By extending the deadline to August 1, the administration has bought itself time—but also set a new trap. If the next round of talks yields little beyond more deferrals, the reciprocal tariff strategy will lose what little coercive credibility it retains.

For Asian policymakers, the near-term focus will be on contingency planning. Countries are revisiting bilateral fallbacks, strengthening regional trade corridors, and accelerating domestic substitutions in tariff-exposed sectors. For global allocators, the August milestone is not about tariff levels per se—it is about observing whether the US can still use trade policy as a strategic lever, or whether the instrument is now dulled by inconsistency.

The broader implication is this: trade threats without structural follow-through don’t just fail to deliver economic wins. They corrode policy signaling itself.
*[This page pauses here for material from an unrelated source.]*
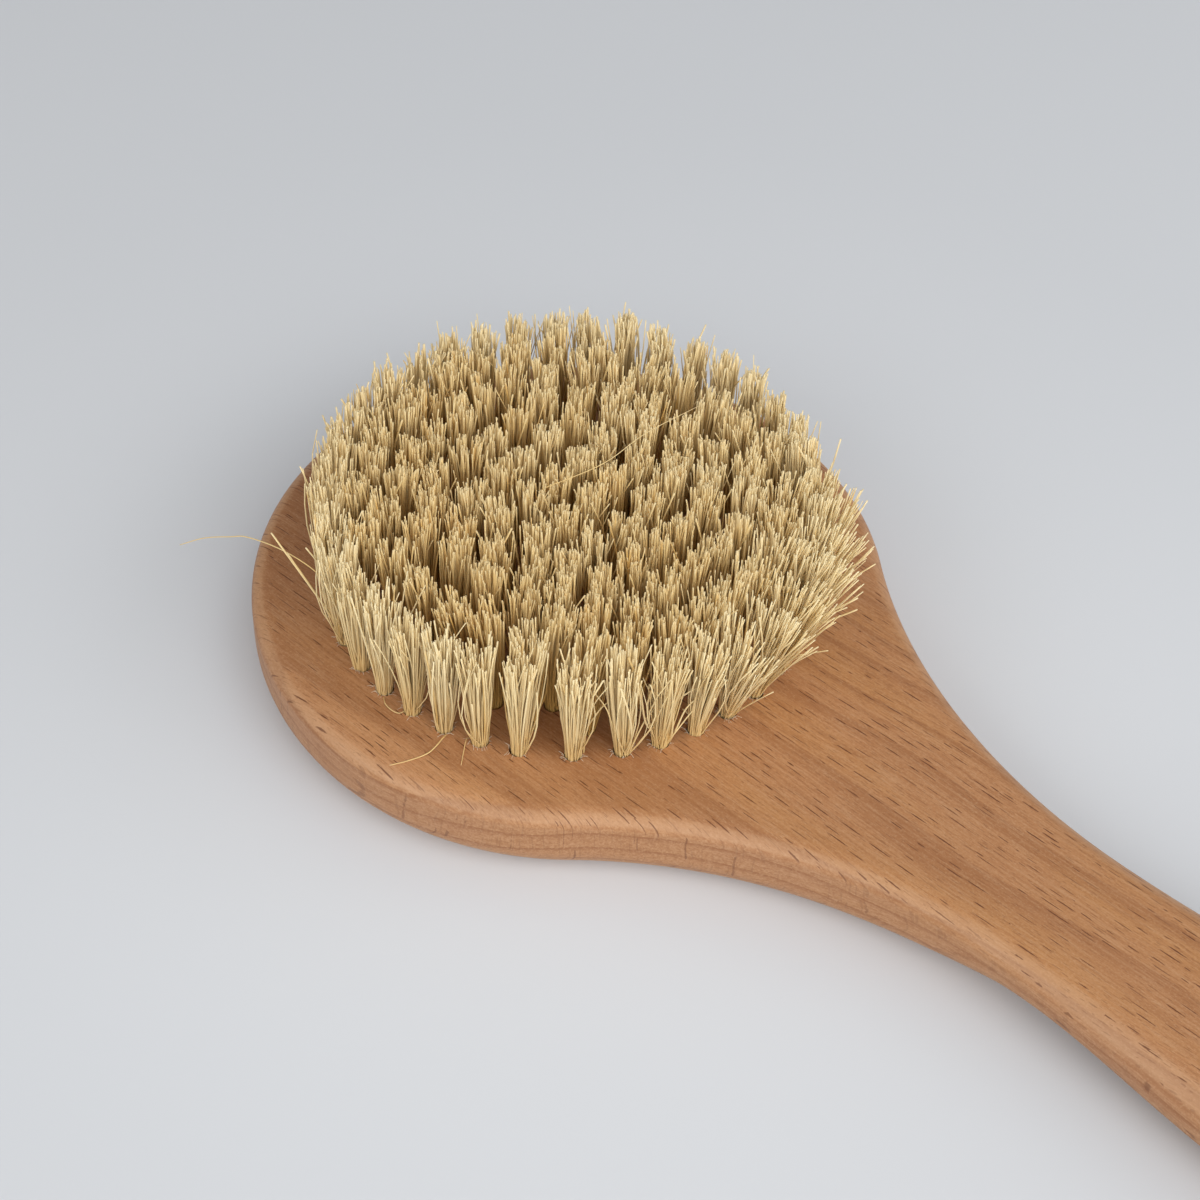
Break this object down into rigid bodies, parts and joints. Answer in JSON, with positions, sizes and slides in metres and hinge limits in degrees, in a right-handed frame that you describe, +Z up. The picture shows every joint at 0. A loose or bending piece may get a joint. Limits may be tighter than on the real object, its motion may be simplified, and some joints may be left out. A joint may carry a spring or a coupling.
{
  "type": "bath brush",
  "caption": "Long-handled bath and body brush: a round flat beech head with upright tufts of plant fibre, and a slim bowed handle with a hanging hole.",
  "frame": {"origin": "centre of the head's flat back face, on the surface that the brush lies on", "axes": "+X along the handle to its tail, +Z up out of the bristle face, +Y to the left of the handle seen from the head"},
  "size_m": [0.4, 0.102, 0.0356],
  "materials": {
    "beech": "fine sanded, oiled",
    "plant_fibre": "stiff pale plant fibre, cut square"
  },
  "bodies": {
    "root": {"brush_body": "beech", "tuft_ring_01": "plant_fibre", "tuft_ring_02": "plant_fibre", "tuft_ring_03": "plant_fibre", "tuft_ring_04": "plant_fibre", "tuft_ring_05": "plant_fibre", "tuft_ring_06": "plant_fibre", "tuft_ring_07": "plant_fibre", "tuft_ring_08": "plant_fibre", "tuft_ring_09": "plant_fibre", "tuft_ring_10": "plant_fibre", "tuft_ring_11": "plant_fibre", "tuft_ring_12": "plant_fibre", "tuft_ring_13": "plant_fibre", "tuft_row_01": "plant_fibre", "tuft_row_02": "plant_fibre", "tuft_row_03": "plant_fibre", "tuft_row_04": "plant_fibre", "tuft_row_05": "plant_fibre", "tuft_row_06": "plant_fibre", "tuft_row_07": "plant_fibre", "tuft_row_08": "plant_fibre", "tuft_row_09": "plant_fibre", "tuft_row_10": "plant_fibre", "tuft_row_11": "plant_fibre"}
  },
  "joints": []
}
And in a global system where signaling drives capital behavior, that is no small erosion.

The Trump reciprocal tariff episode may seem like a marginal trade maneuver. In practice, it is a revealing test of US economic posture in a shifting global order. The fact that only two deals were concluded is not, in itself, a failure. But the gap between the promise of "90 in 90" and the reality of two-plus-a-framework sends a broader message. It tells the world that US trade policy is performative until proven otherwise.

Partners are adjusting. Capital is watching. And future negotiations—on everything from chips to climate—will carry the memory of how this episode played out. This isn’t just about tariffs. It’s about whether the United States can still act as a credible orchestrator of trade discipline. Right now, the signal is mixed—and the costs of that ambiguity are mounting.